YOUR INSTRUCTIONS: Repeat the listing in full. Nothing may be added or left out.

DATASET CONTENT:
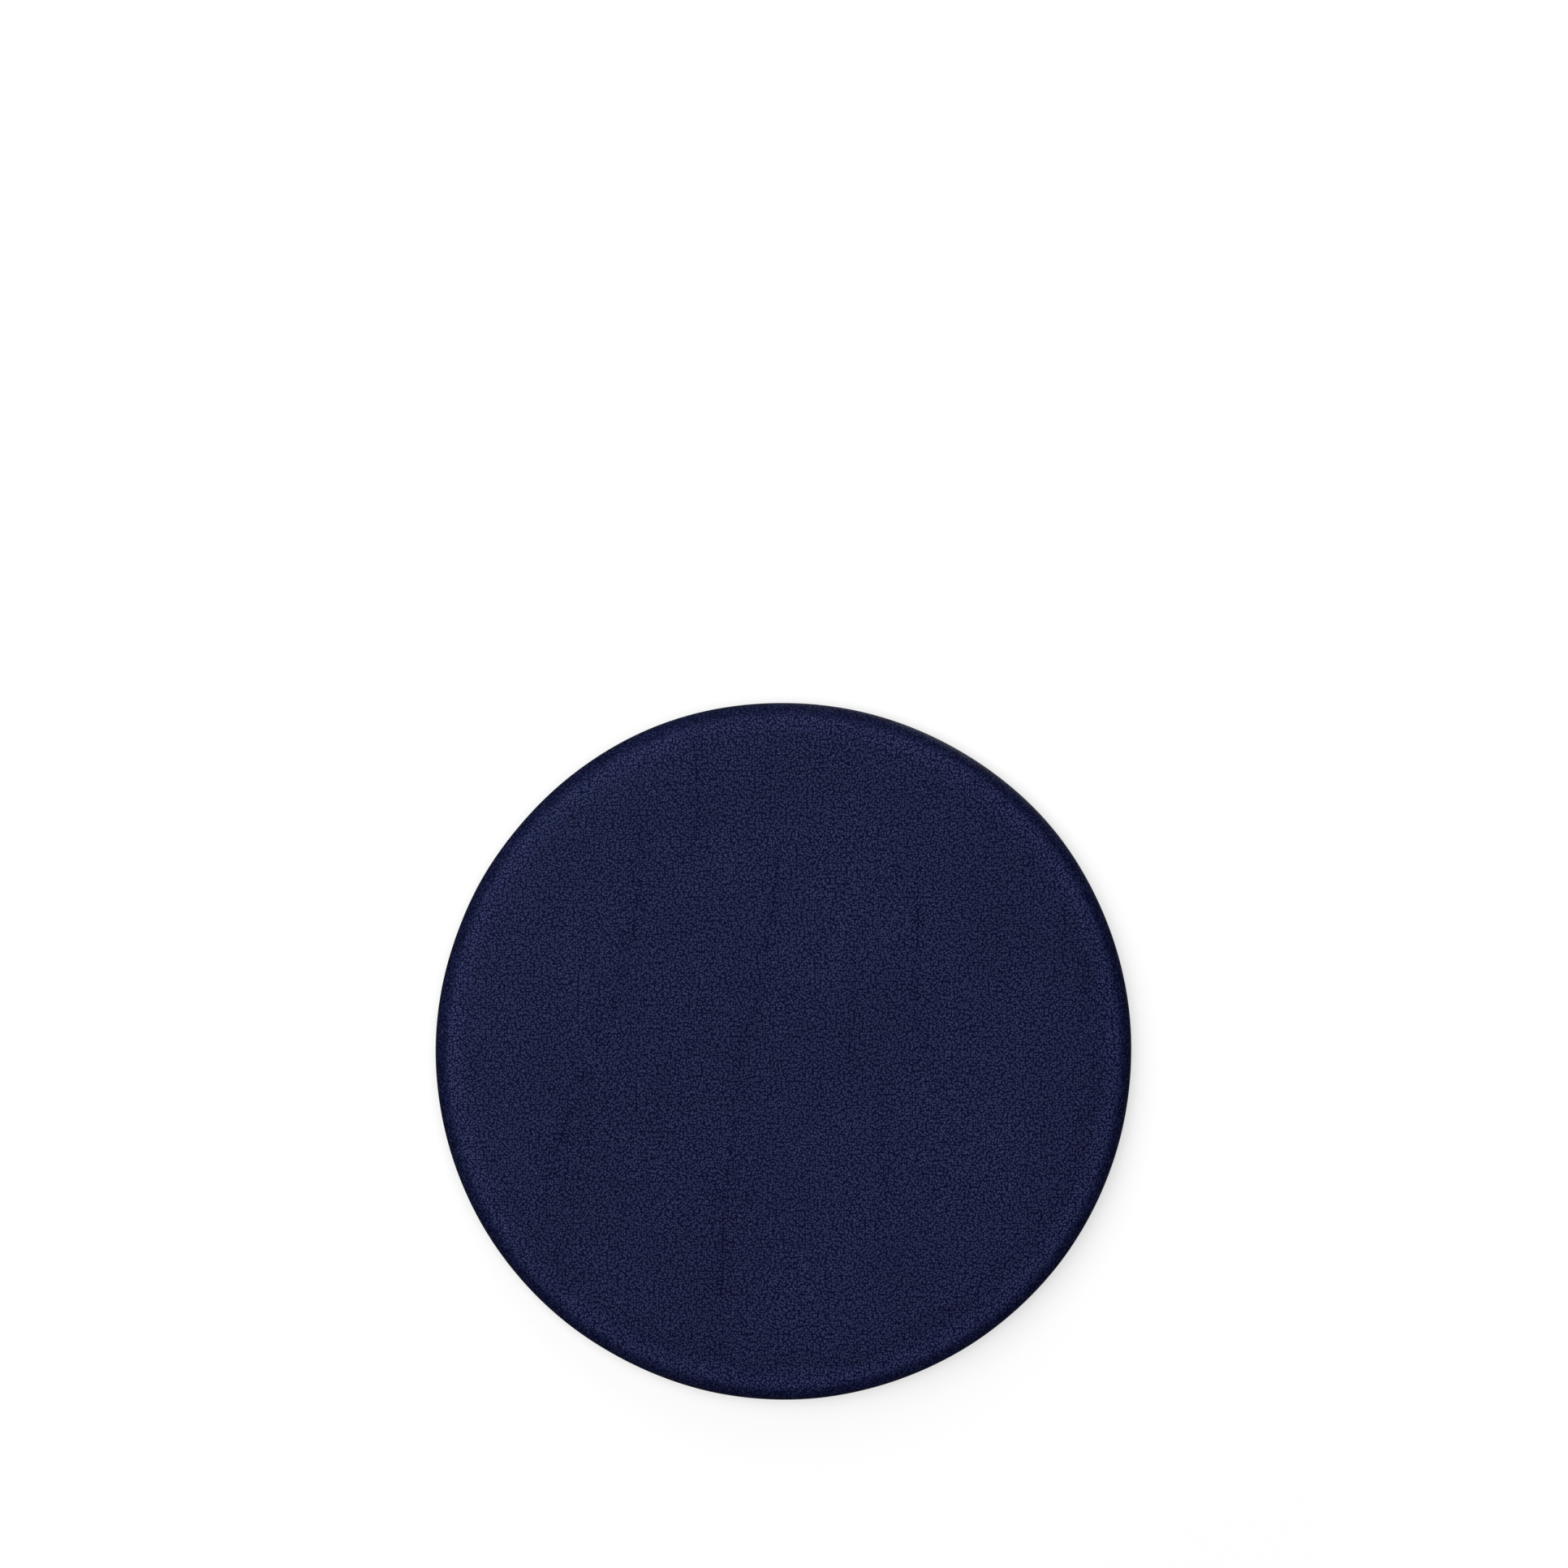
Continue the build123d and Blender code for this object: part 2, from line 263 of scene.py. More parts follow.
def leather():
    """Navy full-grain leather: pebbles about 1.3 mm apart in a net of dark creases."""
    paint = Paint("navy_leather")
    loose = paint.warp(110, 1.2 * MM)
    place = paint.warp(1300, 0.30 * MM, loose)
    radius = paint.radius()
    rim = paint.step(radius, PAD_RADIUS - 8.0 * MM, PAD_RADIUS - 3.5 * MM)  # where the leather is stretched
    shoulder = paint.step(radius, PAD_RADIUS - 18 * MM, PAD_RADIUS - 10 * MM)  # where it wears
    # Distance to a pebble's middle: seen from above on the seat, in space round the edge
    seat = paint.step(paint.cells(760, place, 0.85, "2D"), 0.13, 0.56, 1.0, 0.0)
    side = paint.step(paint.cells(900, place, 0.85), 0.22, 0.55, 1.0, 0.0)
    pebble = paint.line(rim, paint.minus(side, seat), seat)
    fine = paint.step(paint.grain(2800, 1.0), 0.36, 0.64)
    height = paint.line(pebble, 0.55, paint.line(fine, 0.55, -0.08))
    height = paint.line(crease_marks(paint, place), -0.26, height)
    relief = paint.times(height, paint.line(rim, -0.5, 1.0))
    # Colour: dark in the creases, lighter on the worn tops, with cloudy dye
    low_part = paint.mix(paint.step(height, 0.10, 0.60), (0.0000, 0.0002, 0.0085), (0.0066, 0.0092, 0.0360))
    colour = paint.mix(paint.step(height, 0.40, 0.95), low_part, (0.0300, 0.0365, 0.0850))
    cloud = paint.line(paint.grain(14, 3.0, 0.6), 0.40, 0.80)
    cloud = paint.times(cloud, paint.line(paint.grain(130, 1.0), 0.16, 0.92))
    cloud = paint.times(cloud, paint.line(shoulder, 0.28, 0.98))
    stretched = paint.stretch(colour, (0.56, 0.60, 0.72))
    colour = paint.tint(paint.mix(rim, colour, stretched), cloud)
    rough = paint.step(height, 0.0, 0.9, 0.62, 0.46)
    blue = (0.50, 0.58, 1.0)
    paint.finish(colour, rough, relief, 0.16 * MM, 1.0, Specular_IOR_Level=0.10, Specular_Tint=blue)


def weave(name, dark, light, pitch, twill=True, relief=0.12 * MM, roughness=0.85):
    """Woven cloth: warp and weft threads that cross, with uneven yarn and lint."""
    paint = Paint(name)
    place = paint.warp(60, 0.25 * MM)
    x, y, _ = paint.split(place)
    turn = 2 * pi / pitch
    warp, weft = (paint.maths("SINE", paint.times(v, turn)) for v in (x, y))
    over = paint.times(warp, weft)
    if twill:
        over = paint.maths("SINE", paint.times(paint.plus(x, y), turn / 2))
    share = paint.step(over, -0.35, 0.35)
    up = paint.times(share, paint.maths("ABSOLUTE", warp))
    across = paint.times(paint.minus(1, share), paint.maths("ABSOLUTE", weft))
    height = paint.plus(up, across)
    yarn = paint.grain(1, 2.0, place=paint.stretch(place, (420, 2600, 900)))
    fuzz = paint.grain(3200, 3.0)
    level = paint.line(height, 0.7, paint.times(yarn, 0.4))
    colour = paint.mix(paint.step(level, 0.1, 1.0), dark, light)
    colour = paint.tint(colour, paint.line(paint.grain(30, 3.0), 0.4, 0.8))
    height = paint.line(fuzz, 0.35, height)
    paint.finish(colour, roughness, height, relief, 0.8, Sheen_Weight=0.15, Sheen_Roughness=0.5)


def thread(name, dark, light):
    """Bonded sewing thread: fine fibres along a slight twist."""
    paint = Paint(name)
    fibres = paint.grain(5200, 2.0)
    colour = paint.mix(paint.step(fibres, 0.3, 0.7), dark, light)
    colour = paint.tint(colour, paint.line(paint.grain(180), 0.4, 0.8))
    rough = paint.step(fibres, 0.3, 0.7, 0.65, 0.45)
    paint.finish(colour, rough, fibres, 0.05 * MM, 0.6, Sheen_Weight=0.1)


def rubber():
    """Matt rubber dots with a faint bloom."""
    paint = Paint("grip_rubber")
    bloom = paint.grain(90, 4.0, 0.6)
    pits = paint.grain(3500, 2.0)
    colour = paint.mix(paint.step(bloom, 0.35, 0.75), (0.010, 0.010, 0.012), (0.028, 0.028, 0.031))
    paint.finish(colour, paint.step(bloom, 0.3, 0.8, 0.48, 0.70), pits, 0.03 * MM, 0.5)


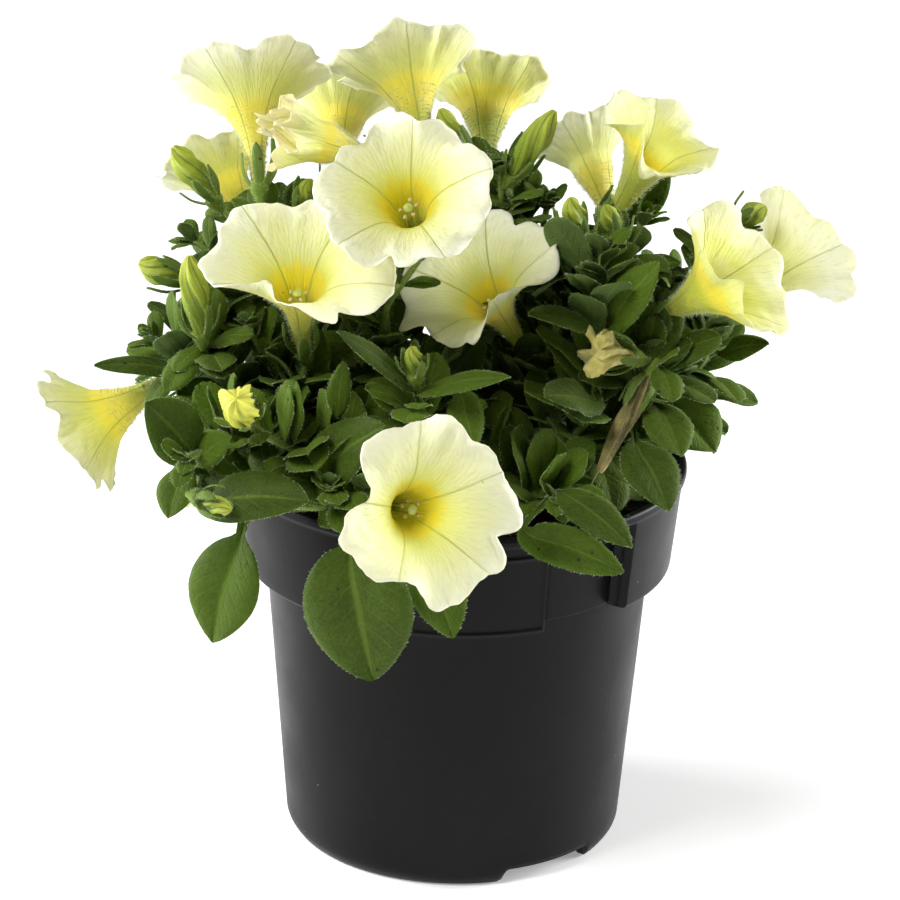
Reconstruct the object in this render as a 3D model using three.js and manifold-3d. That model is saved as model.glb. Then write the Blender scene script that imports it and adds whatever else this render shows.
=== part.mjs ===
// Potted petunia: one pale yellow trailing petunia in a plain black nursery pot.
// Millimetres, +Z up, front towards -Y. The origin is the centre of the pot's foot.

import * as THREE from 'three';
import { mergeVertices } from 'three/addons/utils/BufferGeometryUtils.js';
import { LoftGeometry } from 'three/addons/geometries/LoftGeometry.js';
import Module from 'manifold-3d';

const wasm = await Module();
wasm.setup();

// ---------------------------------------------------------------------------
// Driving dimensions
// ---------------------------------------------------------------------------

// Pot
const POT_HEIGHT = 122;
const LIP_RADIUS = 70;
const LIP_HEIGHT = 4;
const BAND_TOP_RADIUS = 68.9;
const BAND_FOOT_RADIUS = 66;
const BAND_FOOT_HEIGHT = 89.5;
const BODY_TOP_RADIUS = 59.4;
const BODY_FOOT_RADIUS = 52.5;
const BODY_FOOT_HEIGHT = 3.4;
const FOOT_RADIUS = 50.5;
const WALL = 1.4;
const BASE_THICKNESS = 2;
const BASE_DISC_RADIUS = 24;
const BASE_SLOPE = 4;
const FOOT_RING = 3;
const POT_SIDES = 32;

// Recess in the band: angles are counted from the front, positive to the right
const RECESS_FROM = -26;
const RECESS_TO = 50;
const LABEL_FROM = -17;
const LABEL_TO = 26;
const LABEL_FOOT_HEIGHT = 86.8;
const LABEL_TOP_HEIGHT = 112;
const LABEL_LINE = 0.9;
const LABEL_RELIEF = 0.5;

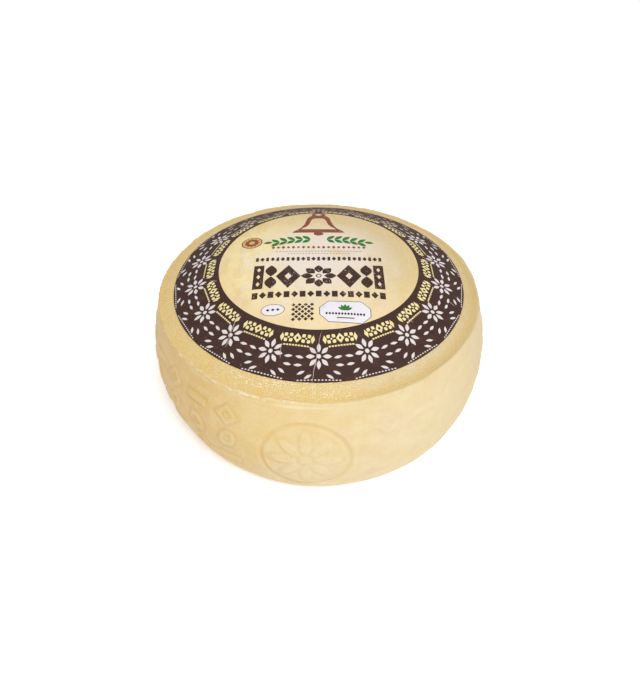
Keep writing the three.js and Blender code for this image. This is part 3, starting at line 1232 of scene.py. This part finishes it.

TASK RESPONSE:
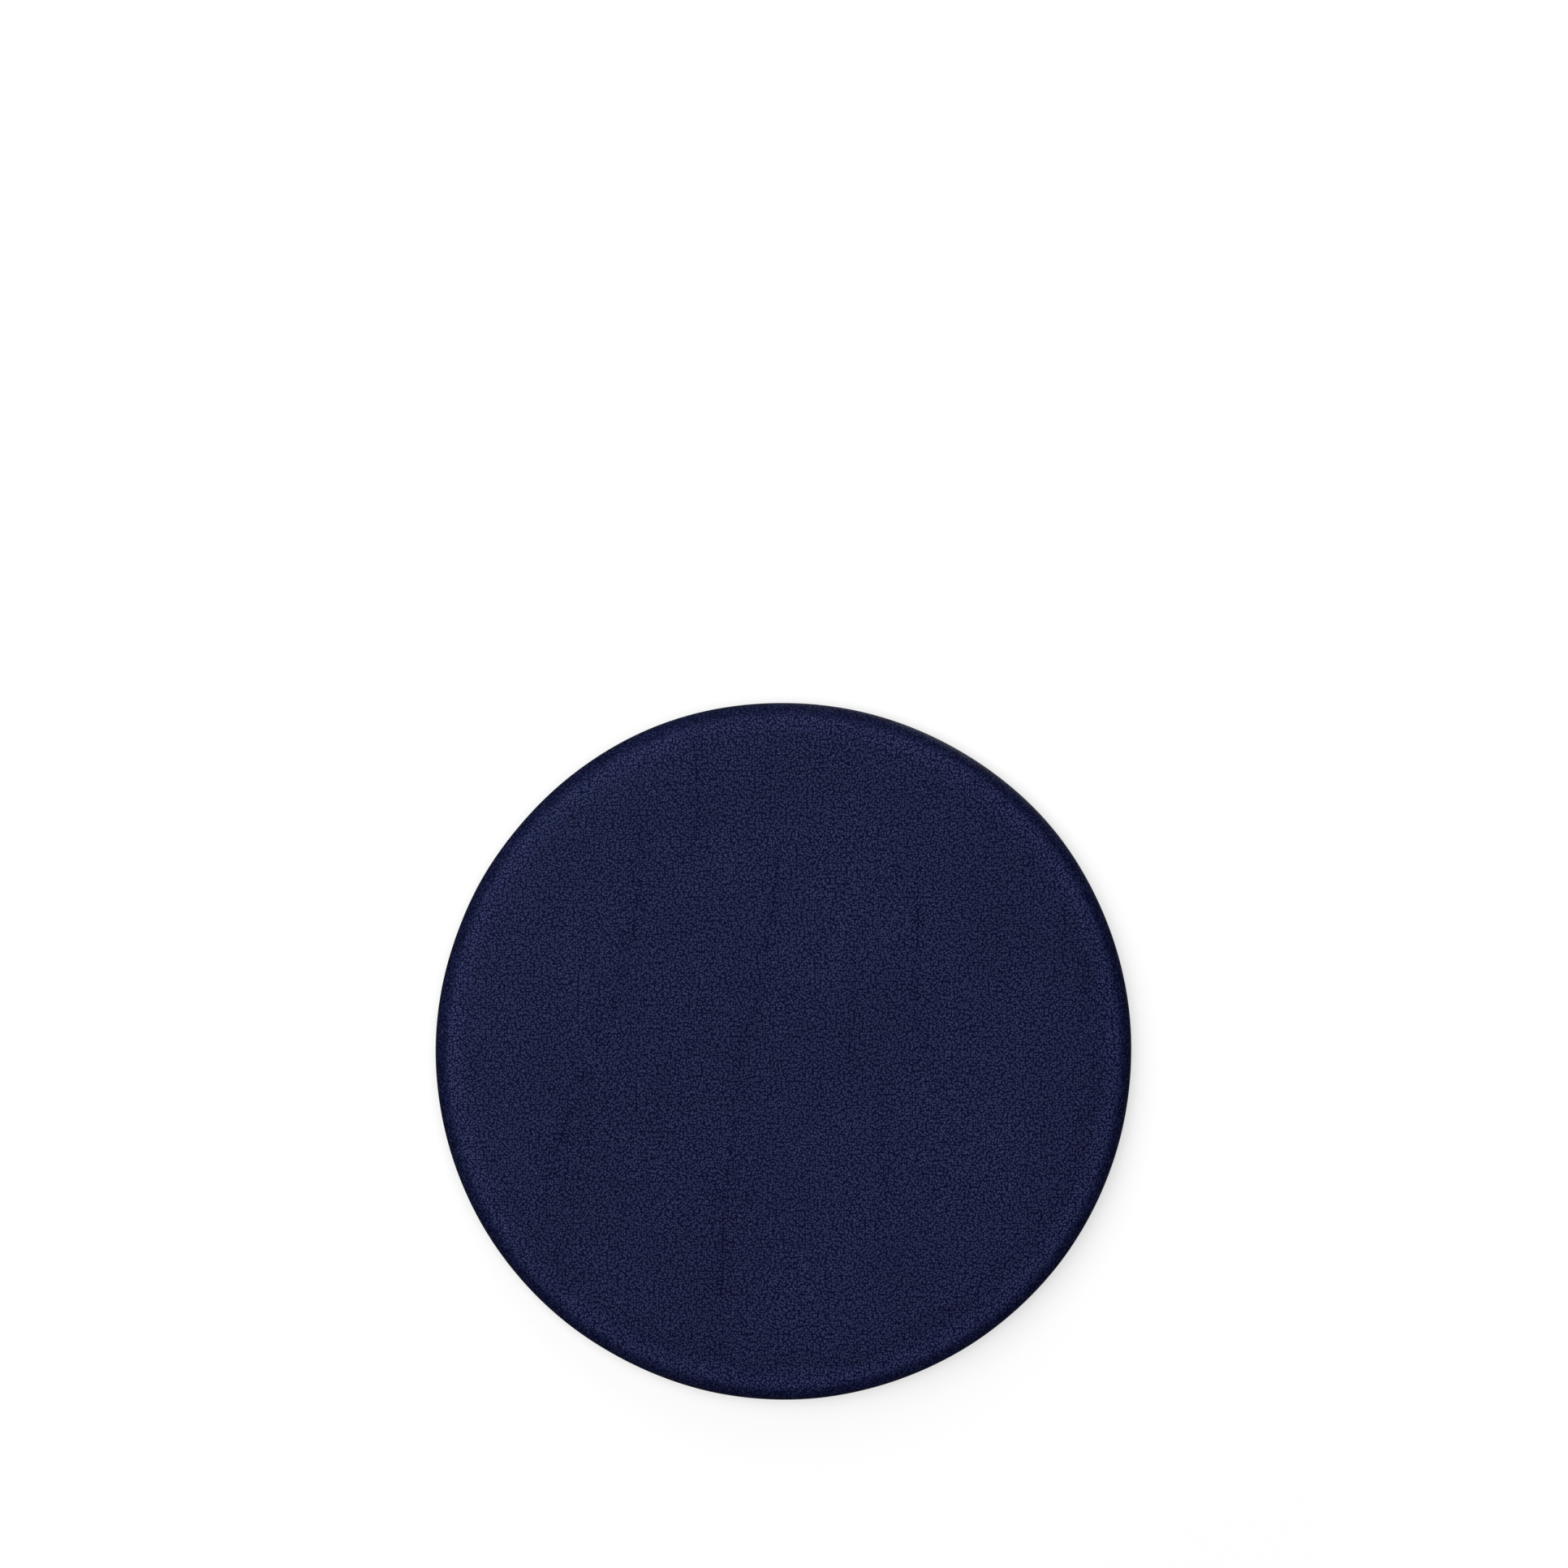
Continue the build123d and Blender code for this object: part 2, from line 263 of scene.py. More parts follow.
def leather():
    """Navy full-grain leather: pebbles about 1.3 mm apart in a net of dark creases."""
    paint = Paint("navy_leather")
    loose = paint.warp(110, 1.2 * MM)
    place = paint.warp(1300, 0.30 * MM, loose)
    radius = paint.radius()
    rim = paint.step(radius, PAD_RADIUS - 8.0 * MM, PAD_RADIUS - 3.5 * MM)  # where the leather is stretched
    shoulder = paint.step(radius, PAD_RADIUS - 18 * MM, PAD_RADIUS - 10 * MM)  # where it wears
    # Distance to a pebble's middle: seen from above on the seat, in space round the edge
    seat = paint.step(paint.cells(760, place, 0.85, "2D"), 0.13, 0.56, 1.0, 0.0)
    side = paint.step(paint.cells(900, place, 0.85), 0.22, 0.55, 1.0, 0.0)
    pebble = paint.line(rim, paint.minus(side, seat), seat)
    fine = paint.step(paint.grain(2800, 1.0), 0.36, 0.64)
    height = paint.line(pebble, 0.55, paint.line(fine, 0.55, -0.08))
    height = paint.line(crease_marks(paint, place), -0.26, height)
    relief = paint.times(height, paint.line(rim, -0.5, 1.0))
    # Colour: dark in the creases, lighter on the worn tops, with cloudy dye
    low_part = paint.mix(paint.step(height, 0.10, 0.60), (0.0000, 0.0002, 0.0085), (0.0066, 0.0092, 0.0360))
    colour = paint.mix(paint.step(height, 0.40, 0.95), low_part, (0.0300, 0.0365, 0.0850))
    cloud = paint.line(paint.grain(14, 3.0, 0.6), 0.40, 0.80)
    cloud = paint.times(cloud, paint.line(paint.grain(130, 1.0), 0.16, 0.92))
    cloud = paint.times(cloud, paint.line(shoulder, 0.28, 0.98))
    stretched = paint.stretch(colour, (0.56, 0.60, 0.72))
    colour = paint.tint(paint.mix(rim, colour, stretched), cloud)
    rough = paint.step(height, 0.0, 0.9, 0.62, 0.46)
    blue = (0.50, 0.58, 1.0)
    paint.finish(colour, rough, relief, 0.16 * MM, 1.0, Specular_IOR_Level=0.10, Specular_Tint=blue)


def weave(name, dark, light, pitch, twill=True, relief=0.12 * MM, roughness=0.85):
    """Woven cloth: warp and weft threads that cross, with uneven yarn and lint."""
    paint = Paint(name)
    place = paint.warp(60, 0.25 * MM)
    x, y, _ = paint.split(place)
    turn = 2 * pi / pitch
    warp, weft = (paint.maths("SINE", paint.times(v, turn)) for v in (x, y))
    over = paint.times(warp, weft)
    if twill:
        over = paint.maths("SINE", paint.times(paint.plus(x, y), turn / 2))
    share = paint.step(over, -0.35, 0.35)
    up = paint.times(share, paint.maths("ABSOLUTE", warp))
    across = paint.times(paint.minus(1, share), paint.maths("ABSOLUTE", weft))
    height = paint.plus(up, across)
    yarn = paint.grain(1, 2.0, place=paint.stretch(place, (420, 2600, 900)))
    fuzz = paint.grain(3200, 3.0)
    level = paint.line(height, 0.7, paint.times(yarn, 0.4))
    colour = paint.mix(paint.step(level, 0.1, 1.0), dark, light)
    colour = paint.tint(colour, paint.line(paint.grain(30, 3.0), 0.4, 0.8))
    height = paint.line(fuzz, 0.35, height)
    paint.finish(colour, roughness, height, relief, 0.8, Sheen_Weight=0.15, Sheen_Roughness=0.5)


def thread(name, dark, light):
    """Bonded sewing thread: fine fibres along a slight twist."""
    paint = Paint(name)
    fibres = paint.grain(5200, 2.0)
    colour = paint.mix(paint.step(fibres, 0.3, 0.7), dark, light)
    colour = paint.tint(colour, paint.line(paint.grain(180), 0.4, 0.8))
    rough = paint.step(fibres, 0.3, 0.7, 0.65, 0.45)
    paint.finish(colour, rough, fibres, 0.05 * MM, 0.6, Sheen_Weight=0.1)


def rubber():
    """Matt rubber dots with a faint bloom."""
    paint = Paint("grip_rubber")
    bloom = paint.grain(90, 4.0, 0.6)
    pits = paint.grain(3500, 2.0)
    colour = paint.mix(paint.step(bloom, 0.35, 0.75), (0.010, 0.010, 0.012), (0.028, 0.028, 0.031))
    paint.finish(colour, paint.step(bloom, 0.3, 0.8, 0.48, 0.70), pits, 0.03 * MM, 0.5)


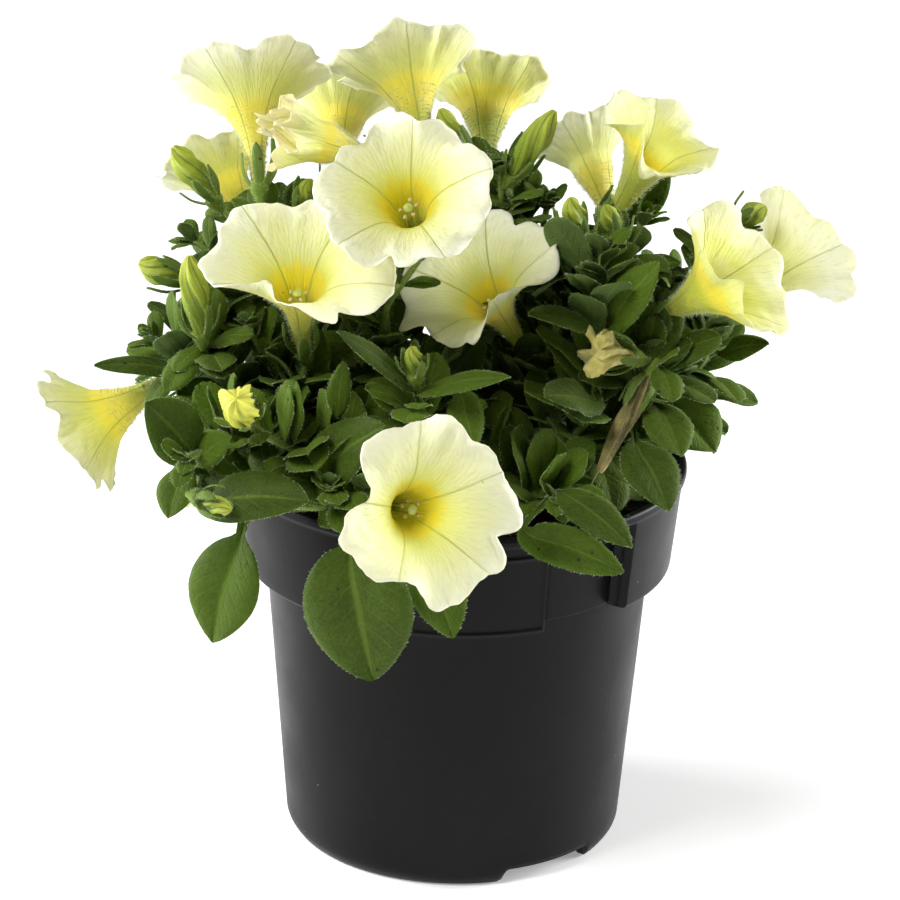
Reconstruct the object in this render as a 3D model using three.js and manifold-3d. That model is saved as model.glb. Then write the Blender scene script that imports it and adds whatever else this render shows.
=== part.mjs ===
// Potted petunia: one pale yellow trailing petunia in a plain black nursery pot.
// Millimetres, +Z up, front towards -Y. The origin is the centre of the pot's foot.

import * as THREE from 'three';
import { mergeVertices } from 'three/addons/utils/BufferGeometryUtils.js';
import { LoftGeometry } from 'three/addons/geometries/LoftGeometry.js';
import Module from 'manifold-3d';

const wasm = await Module();
wasm.setup();

// ---------------------------------------------------------------------------
// Driving dimensions
// ---------------------------------------------------------------------------

// Pot
const POT_HEIGHT = 122;
const LIP_RADIUS = 70;
const LIP_HEIGHT = 4;
const BAND_TOP_RADIUS = 68.9;
const BAND_FOOT_RADIUS = 66;
const BAND_FOOT_HEIGHT = 89.5;
const BODY_TOP_RADIUS = 59.4;
const BODY_FOOT_RADIUS = 52.5;
const BODY_FOOT_HEIGHT = 3.4;
const FOOT_RADIUS = 50.5;
const WALL = 1.4;
const BASE_THICKNESS = 2;
const BASE_DISC_RADIUS = 24;
const BASE_SLOPE = 4;
const FOOT_RING = 3;
const POT_SIDES = 32;

// Recess in the band: angles are counted from the front, positive to the right
const RECESS_FROM = -26;
const RECESS_TO = 50;
const LABEL_FROM = -17;
const LABEL_TO = 26;
const LABEL_FOOT_HEIGHT = 86.8;
const LABEL_TOP_HEIGHT = 112;
const LABEL_LINE = 0.9;
const LABEL_RELIEF = 0.5;

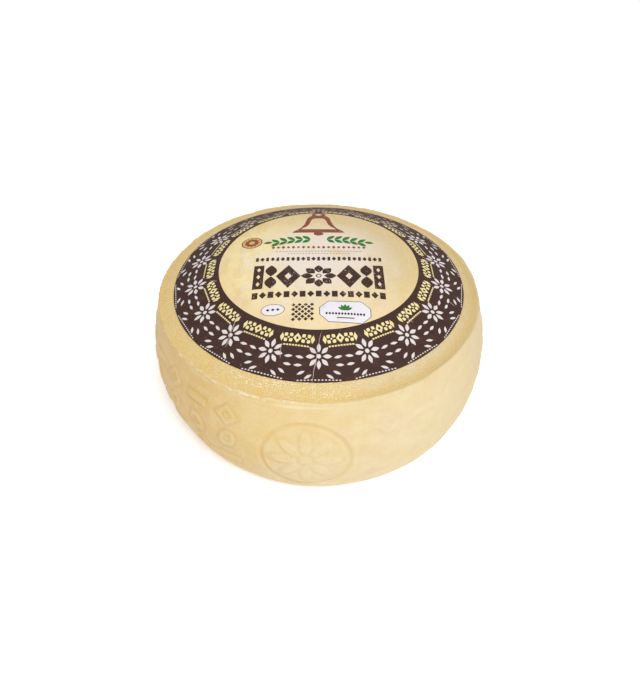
Keep writing the three.js and Blender code for this image. This is part 3, starting at line 1232 of scene.py. This part finishes it.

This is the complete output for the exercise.